В мае Перовский выехал в Петербург, рассчитывая получить аудиенцию у императора. Но приняли его скверно: военный министр разговаривал с ним сухо и на просьбу о личном докладе императору ответил, что его величество примет его, когда сочтет нужным. Томительное и унизительное ожидание затянулось на целый месяц, покуда наконец Перовский не Получил приглашение на смотр в Михайловском манеже. Там, на разводе, заметив стоявшего несколько отдельно от общего строя Перовского, император подошел к нему, справился о здоровье и пригласил к себе в Петергоф. У Перовского словно камень с души свалился. Целых два дня, живя во дворце, он пересказывал императору ужасающие подробности хивинского похода. Император потребовал, чтобы Перовский предоставил ему наградные списки, и собственноручно на них написал: «Перовскому: передать лично графу Чернышеву для немедленного исполнения!» Самого Перовского отправили для лечения за границу, выдав из казны для этого 20 тысяч рублей.

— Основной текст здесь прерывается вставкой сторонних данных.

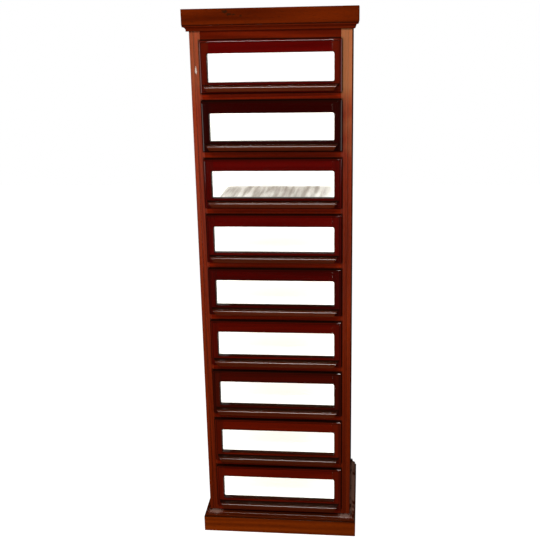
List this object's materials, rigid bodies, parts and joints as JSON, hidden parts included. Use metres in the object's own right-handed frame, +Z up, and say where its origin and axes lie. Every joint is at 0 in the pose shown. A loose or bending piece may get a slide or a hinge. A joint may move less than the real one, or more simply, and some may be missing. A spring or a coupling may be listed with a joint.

Страшный «зимний поход» принес совершенно неожиданные результаты: в октябре 1840 года из Хивы были возвращены 600 русских пленных. Это были солдаты, отставшие от своих колонн и подобранные хивинцами в степи, а также рабы, содержавшиеся прежде в Хиве. Прибывшие рассказывали про свой плен у азиатов ужасные подробности – их продавали в рабство, били кнутами и нагайками, держали без пищи в клоповниках. Руки, плечи и спины недавних невольников были покрыты глубокими ранами и старыми рубцами, свидетельствовавшими о перенесенных ими страданиях красноречивее любых слов. У нескольких человек мучители выкололи глаза. Среди пленных были и женщины, захваченные на рыбных промыслах или во время полевых работ в ближайших губерниях. Некоторые пленные пытались бежать, но таких, если ловили, сажали на кол, и в назидание другим они умирали долго и мучительно. Тем же, кто все-таки сумел ускользнуть от преследования хивинцев, дойти до российских форпостов удавалось редко: они гибли от голода, жажды и зноя в диких степях. Впрочем, были среди русских пленников и такие, что переходили в мусульманство, и с ними хивинцы обращались совсем по-другому: предоставляли полную свободу, ничем не притесняли, помогали завести хозяйство, давали в жены таких же полонянок, в основном персиянок. Из рассказов бывших рабов выяснилась совершенно удивительная вещь: оказалось, что многие из них попали в рабство при живейшем пособничестве русских, продававших их киргизам, как скот! И первым из таких работорговцев был назван купец Михаил Зайчиков, которого Перовский полагал одним из самых ловких и умелых торговцев в Оренбурге и окрестностях.